# How can I turn off email notifications?



## Hypnosis Changes Lives (May 19, 2012)

B


----------



## PrincessFiona60 (May 19, 2012)

I can change that for you if you would like.


----------



## TATTRAT (May 20, 2012)

USER CP, setting and option, emails and notifications, adjust accordingly.


----------



## PrincessFiona60 (May 20, 2012)

TATTRAT said:


> USER CP, setting and option, emails and notifications, adjust accordingly.



You know, I looked at that page three times and could not see it until this last time. D'oh!!!!


----------



## TATTRAT (May 20, 2012)

PrincessFiona60 said:


> You know, I looked at that page three times and could not see it until this last time. D'oh!!!!



No worries. I remember it was a question I had to field once, back when I was a moderator here, lol, it's the only reason I remembered off top of my head.


----------



## Hypnosis Changes Lives (May 20, 2012)

I'm on an iPhone and I cannot find this setting.  Maybe I need to log on via my pc.


----------



## Dawgluver (May 20, 2012)

Hypnosis Changes Lives said:
			
		

> I'm on an iPhone and I cannot find this setting.  Maybe I need to log on via my pc.

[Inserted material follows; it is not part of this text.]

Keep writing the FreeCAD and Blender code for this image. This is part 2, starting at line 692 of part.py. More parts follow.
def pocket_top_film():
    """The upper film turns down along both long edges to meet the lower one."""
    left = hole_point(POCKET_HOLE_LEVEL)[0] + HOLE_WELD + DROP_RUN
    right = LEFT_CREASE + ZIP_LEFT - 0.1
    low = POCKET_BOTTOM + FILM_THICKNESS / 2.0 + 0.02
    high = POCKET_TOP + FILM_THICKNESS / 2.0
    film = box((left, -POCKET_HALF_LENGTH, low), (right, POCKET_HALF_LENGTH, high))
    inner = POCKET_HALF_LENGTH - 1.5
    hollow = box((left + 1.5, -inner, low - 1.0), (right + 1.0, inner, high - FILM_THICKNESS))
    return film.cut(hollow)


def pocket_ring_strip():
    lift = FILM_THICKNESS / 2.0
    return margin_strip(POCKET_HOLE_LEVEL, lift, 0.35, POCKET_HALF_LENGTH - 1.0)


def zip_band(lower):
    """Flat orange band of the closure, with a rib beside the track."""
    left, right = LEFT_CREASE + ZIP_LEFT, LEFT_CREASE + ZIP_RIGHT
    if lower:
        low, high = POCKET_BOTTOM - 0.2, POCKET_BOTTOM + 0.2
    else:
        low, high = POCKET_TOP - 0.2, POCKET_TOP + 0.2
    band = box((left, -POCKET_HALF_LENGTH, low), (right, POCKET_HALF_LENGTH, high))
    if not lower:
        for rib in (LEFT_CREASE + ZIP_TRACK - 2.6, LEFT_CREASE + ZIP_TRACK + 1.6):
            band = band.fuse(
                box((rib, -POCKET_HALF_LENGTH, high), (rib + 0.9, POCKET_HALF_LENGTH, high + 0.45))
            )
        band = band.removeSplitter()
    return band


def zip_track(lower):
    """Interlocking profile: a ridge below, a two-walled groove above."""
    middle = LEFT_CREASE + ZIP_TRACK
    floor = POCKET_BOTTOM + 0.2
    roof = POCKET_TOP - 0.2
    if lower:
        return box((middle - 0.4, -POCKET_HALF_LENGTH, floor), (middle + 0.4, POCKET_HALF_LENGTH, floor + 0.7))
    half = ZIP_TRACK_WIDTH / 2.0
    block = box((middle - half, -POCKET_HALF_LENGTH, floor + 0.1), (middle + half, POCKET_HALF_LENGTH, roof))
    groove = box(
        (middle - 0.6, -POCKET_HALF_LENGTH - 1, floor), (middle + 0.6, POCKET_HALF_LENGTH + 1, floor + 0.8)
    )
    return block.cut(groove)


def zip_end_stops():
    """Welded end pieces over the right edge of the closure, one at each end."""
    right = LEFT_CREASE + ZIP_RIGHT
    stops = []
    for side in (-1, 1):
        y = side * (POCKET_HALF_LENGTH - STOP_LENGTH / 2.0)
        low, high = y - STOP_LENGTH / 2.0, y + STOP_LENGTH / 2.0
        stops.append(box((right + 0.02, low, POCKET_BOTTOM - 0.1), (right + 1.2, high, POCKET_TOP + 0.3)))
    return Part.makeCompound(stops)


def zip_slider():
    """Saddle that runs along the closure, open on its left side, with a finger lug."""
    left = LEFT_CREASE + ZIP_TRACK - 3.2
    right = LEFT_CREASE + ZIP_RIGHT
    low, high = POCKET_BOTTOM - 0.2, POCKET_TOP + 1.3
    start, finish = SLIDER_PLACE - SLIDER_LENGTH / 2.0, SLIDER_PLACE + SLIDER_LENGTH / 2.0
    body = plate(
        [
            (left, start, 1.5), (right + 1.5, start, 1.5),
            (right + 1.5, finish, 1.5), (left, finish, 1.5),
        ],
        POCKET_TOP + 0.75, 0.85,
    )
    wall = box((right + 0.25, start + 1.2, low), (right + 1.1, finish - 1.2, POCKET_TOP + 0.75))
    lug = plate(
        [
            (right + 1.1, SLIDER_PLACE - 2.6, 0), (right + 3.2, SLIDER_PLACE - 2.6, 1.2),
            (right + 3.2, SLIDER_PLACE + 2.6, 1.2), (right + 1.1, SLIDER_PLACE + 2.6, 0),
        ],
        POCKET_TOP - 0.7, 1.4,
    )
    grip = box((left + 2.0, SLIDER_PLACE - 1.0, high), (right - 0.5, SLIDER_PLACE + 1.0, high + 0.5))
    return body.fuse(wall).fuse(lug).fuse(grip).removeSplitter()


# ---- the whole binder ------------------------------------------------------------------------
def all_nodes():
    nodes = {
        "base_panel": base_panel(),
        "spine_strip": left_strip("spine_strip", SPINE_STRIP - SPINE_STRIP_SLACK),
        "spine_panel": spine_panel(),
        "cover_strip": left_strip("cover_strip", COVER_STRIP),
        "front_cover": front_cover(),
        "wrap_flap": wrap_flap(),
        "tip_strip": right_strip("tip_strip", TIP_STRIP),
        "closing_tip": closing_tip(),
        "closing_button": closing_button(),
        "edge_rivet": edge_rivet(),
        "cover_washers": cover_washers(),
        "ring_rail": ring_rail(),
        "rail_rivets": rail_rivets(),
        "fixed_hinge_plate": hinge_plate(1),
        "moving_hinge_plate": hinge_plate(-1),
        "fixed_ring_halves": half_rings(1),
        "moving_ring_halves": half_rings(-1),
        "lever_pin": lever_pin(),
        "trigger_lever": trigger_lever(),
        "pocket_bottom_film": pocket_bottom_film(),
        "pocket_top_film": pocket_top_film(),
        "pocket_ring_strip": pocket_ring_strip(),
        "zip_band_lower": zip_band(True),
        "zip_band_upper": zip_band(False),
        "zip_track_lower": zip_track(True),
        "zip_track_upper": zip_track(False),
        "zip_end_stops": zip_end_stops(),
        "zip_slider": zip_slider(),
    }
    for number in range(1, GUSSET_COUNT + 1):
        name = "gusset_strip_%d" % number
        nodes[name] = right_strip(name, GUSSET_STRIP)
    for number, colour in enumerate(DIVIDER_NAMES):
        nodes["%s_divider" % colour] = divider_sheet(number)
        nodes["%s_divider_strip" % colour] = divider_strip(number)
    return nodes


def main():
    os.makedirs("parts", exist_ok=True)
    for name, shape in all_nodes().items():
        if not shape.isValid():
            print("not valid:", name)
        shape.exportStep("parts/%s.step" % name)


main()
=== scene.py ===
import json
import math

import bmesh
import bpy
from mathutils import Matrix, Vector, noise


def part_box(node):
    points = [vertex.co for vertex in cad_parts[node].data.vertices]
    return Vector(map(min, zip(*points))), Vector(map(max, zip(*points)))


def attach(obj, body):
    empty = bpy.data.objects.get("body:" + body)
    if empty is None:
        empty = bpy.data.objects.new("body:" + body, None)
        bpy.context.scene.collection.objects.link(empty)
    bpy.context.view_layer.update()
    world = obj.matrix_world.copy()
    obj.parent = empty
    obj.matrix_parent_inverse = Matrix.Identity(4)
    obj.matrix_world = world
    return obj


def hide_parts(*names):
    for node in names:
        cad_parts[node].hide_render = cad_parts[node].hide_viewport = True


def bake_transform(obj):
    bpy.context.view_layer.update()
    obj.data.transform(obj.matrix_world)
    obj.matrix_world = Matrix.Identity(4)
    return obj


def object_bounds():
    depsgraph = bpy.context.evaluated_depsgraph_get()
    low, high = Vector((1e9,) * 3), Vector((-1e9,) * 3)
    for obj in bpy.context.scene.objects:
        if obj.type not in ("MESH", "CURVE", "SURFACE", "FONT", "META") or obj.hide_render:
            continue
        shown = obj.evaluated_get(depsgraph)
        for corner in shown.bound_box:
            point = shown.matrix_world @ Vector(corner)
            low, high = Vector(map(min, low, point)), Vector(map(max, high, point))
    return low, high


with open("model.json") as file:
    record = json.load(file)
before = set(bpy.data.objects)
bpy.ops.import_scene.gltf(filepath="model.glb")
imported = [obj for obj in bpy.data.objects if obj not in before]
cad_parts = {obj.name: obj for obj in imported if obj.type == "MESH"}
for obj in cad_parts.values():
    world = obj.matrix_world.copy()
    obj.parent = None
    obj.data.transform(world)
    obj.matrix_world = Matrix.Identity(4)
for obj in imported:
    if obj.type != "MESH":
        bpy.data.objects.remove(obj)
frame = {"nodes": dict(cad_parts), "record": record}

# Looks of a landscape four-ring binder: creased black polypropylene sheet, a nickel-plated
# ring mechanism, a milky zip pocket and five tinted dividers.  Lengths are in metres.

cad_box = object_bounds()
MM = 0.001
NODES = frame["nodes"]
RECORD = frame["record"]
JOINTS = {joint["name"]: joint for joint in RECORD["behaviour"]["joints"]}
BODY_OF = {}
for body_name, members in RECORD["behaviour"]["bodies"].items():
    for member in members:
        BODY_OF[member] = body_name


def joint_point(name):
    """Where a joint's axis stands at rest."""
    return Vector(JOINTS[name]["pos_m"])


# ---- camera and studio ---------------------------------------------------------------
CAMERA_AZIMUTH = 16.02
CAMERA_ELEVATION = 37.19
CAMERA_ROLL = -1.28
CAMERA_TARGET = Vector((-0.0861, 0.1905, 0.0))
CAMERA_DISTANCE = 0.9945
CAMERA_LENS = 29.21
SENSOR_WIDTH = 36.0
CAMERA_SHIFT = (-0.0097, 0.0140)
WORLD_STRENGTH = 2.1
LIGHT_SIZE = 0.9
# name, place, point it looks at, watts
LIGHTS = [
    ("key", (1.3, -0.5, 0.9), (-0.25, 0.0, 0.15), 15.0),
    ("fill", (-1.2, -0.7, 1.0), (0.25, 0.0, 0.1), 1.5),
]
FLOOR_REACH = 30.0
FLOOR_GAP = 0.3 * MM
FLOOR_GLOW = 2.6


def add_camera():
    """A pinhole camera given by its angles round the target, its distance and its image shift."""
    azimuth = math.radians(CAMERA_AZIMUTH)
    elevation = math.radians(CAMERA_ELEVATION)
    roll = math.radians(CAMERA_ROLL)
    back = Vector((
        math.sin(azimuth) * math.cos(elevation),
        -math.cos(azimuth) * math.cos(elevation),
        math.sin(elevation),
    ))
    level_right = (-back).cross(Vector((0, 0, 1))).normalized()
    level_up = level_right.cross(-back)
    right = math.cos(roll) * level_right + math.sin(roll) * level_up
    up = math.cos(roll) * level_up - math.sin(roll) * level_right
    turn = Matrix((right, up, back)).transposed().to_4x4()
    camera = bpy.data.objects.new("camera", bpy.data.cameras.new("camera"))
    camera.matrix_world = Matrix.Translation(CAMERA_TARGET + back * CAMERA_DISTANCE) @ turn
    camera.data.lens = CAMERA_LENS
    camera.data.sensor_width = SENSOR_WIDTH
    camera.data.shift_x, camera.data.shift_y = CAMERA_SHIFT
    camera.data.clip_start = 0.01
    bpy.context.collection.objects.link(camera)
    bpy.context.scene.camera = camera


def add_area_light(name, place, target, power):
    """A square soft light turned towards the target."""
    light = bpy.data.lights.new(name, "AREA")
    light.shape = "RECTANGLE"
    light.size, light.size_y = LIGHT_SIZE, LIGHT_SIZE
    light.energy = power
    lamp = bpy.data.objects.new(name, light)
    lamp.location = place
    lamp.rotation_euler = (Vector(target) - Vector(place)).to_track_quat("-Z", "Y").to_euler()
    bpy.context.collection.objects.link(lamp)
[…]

Do you use the DC app for IPhone/iPad?  I use it, and while it's very convenient, it doesn't have many of the features of the regular web site.


----------



## Hypnosis Changes Lives (May 20, 2012)

Yep I do. Many iPhone apps have this limitation, is a pain cause I pretty much only use the iPhone.   I'll log in to the full site and turn that off from there.  )


----------